Le seul intérêt de ces machines à voter est de permettre l’obtention rapide des résultats d’une élection. Cela n’est rien au regard de la nécessaire confiance des électeurs dans le processus électoral et le résultat proclamé. Enfin, les économies annoncées, devant résulter de l’utilisation de machines à voter reste à démontrer : investissement, contrôles, mises à niveau, programmations en vue de chaque tour de scrutin, pour une utilisation restreinte (une élection par an en moyenne), etc. avec le risque d’avoir du matériel très dépassé et obsolète, donc complètement vulnérable.

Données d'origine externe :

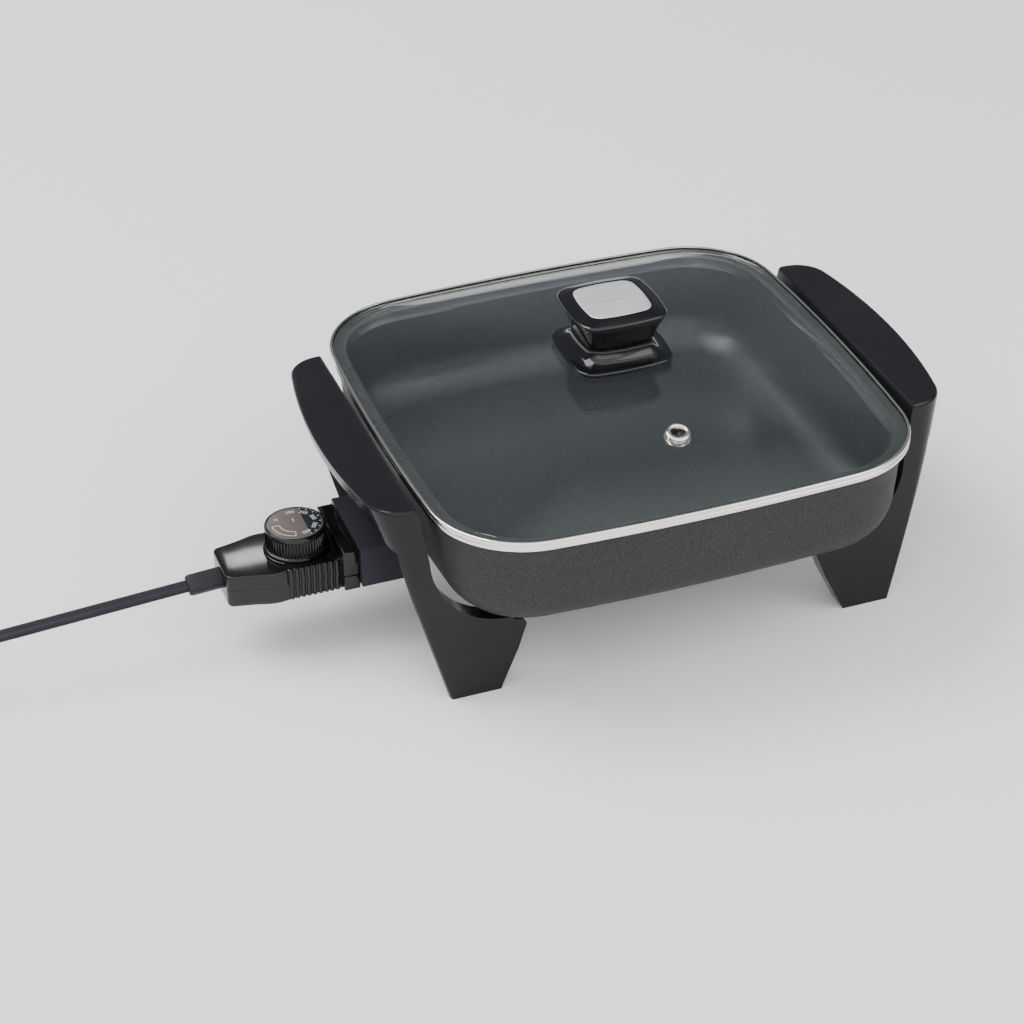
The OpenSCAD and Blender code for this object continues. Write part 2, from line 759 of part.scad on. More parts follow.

En rétablissant la seule pratique visible, le dépôt dans l’urne d’une enveloppe contenant un bulletin papier, qui symbolise la transparence, ainsi que le lien direct entre la volonté de l’électeur et l’expression de son suffrage, c’est la nécessaire confiance des électeurs en notre processus démocratique et ainsi le bon fonctionnement de nos institutions qui pourront être rétablis.

Telles sont les raisons pour lesquelles il est proposé d’interdire l’utilisation de machines à voter dans les bureaux de vote.

PROPOSITION DE LOI

Article 1er

L’article L. 57-1 du code électoral est abrogé.

Article 2

Le second alinéa de l’article L. 58 du même code est supprimé.

Article 3

Le dernier alinéa de l’article L. 62 du même code est supprimé.

Article 4

Le dernier alinéa de l’article L. 63 du même code est supprimé.

Article 5

Au premier alinéa de l’article L. 64 du même code, les mots : « ou de faire fonctionner la machine à voter » sont supprimés.

Article 6

La première phrase du dernier alinéa de l’article L. 65 du même code est supprimée.

Article 7

L’article L. 69 du même code est ainsi rédigé :

«Les frais de fourniture des enveloppes et urnes qu’entraîne l’aménagement spécial prévu à l’article L. 62 sont à la charge de l’État ».

1 () Rapport d'information du Sénat sur le vote électronique (n° 445 du 9 avril 2014).

2 () Cf. question écrite de Mme Isabelle Attard, n° 59165-JO AN du 8 juillet 2014.

3 () Craintes non dissipées par les nombreuses vidéos accessibles via internet depuis plusieurs années, montrant la vulnérabilité des machines agréées.